▸ SUPPLIED INFORMATION
--- Start ---
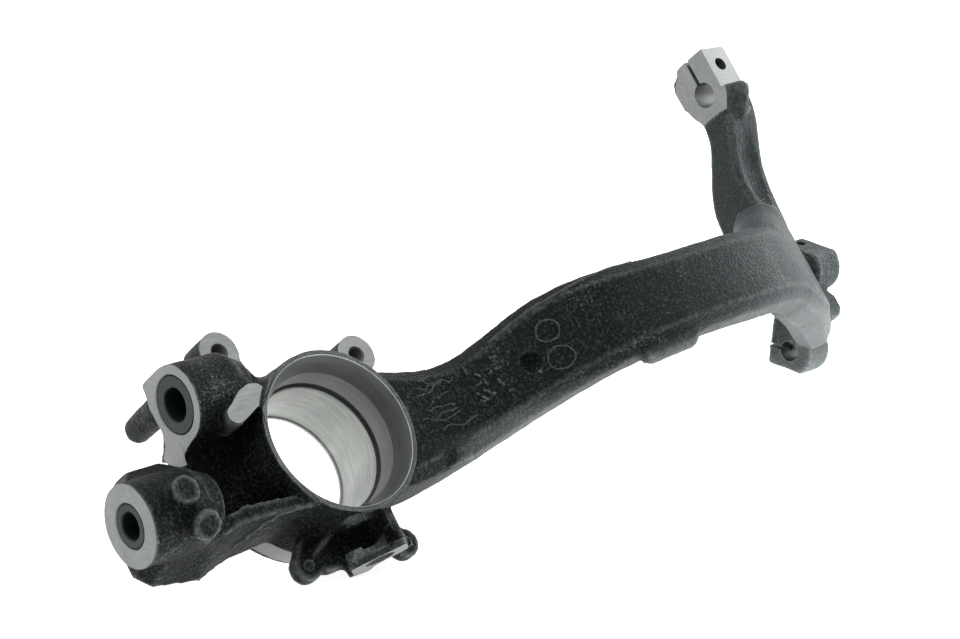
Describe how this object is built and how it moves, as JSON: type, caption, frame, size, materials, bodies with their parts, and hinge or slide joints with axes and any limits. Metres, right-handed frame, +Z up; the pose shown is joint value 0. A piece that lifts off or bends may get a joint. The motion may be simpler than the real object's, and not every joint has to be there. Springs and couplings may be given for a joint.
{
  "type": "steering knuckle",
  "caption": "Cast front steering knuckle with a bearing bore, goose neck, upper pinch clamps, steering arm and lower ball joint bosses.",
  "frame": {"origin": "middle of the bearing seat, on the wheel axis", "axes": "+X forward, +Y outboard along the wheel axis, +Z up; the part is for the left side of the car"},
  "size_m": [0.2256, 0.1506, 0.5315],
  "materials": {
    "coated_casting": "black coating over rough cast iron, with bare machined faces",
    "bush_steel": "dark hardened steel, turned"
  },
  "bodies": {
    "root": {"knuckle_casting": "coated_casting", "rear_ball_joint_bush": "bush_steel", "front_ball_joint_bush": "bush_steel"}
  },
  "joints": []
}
--- End ---
▸ AIM
Copy every line verbatim.

▸ RESULT BELOW
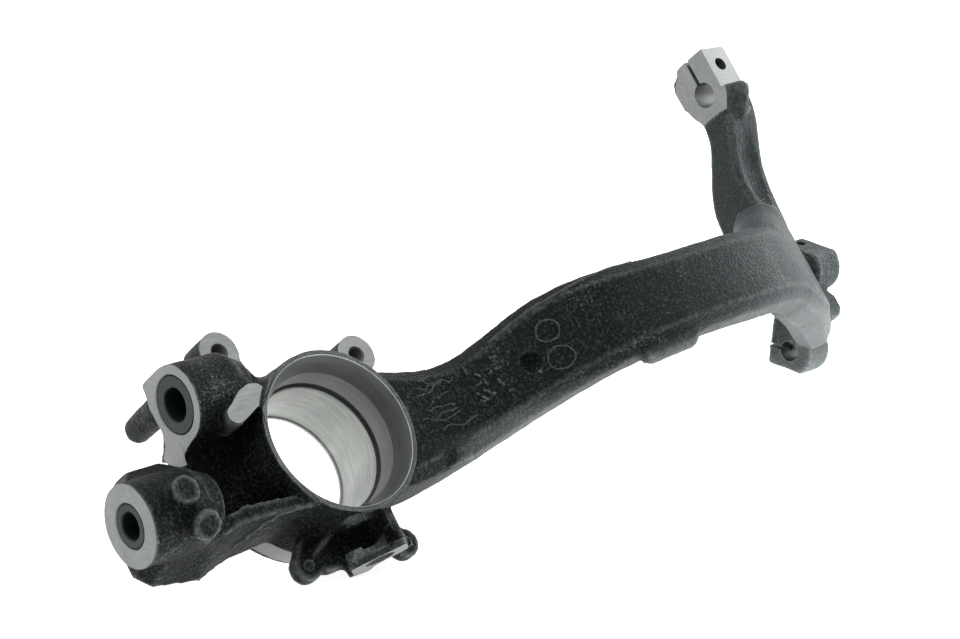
Describe how this object is built and how it moves, as JSON: type, caption, frame, size, materials, bodies with their parts, and hinge or slide joints with axes and any limits. Metres, right-handed frame, +Z up; the pose shown is joint value 0. A piece that lifts off or bends may get a joint. The motion may be simpler than the real object's, and not every joint has to be there. Springs and couplings may be given for a joint.
{
  "type": "steering knuckle",
  "caption": "Cast front steering knuckle with a bearing bore, goose neck, upper pinch clamps, steering arm and lower ball joint bosses.",
  "frame": {"origin": "middle of the bearing seat, on the wheel axis", "axes": "+X forward, +Y outboard along the wheel axis, +Z up; the part is for the left side of the car"},
  "size_m": [0.2256, 0.1506, 0.5315],
  "materials": {
    "coated_casting": "black coating over rough cast iron, with bare machined faces",
    "bush_steel": "dark hardened steel, turned"
  },
  "bodies": {
    "root": {"knuckle_casting": "coated_casting", "rear_ball_joint_bush": "bush_steel", "front_ball_joint_bush": "bush_steel"}
  },
  "joints": []
}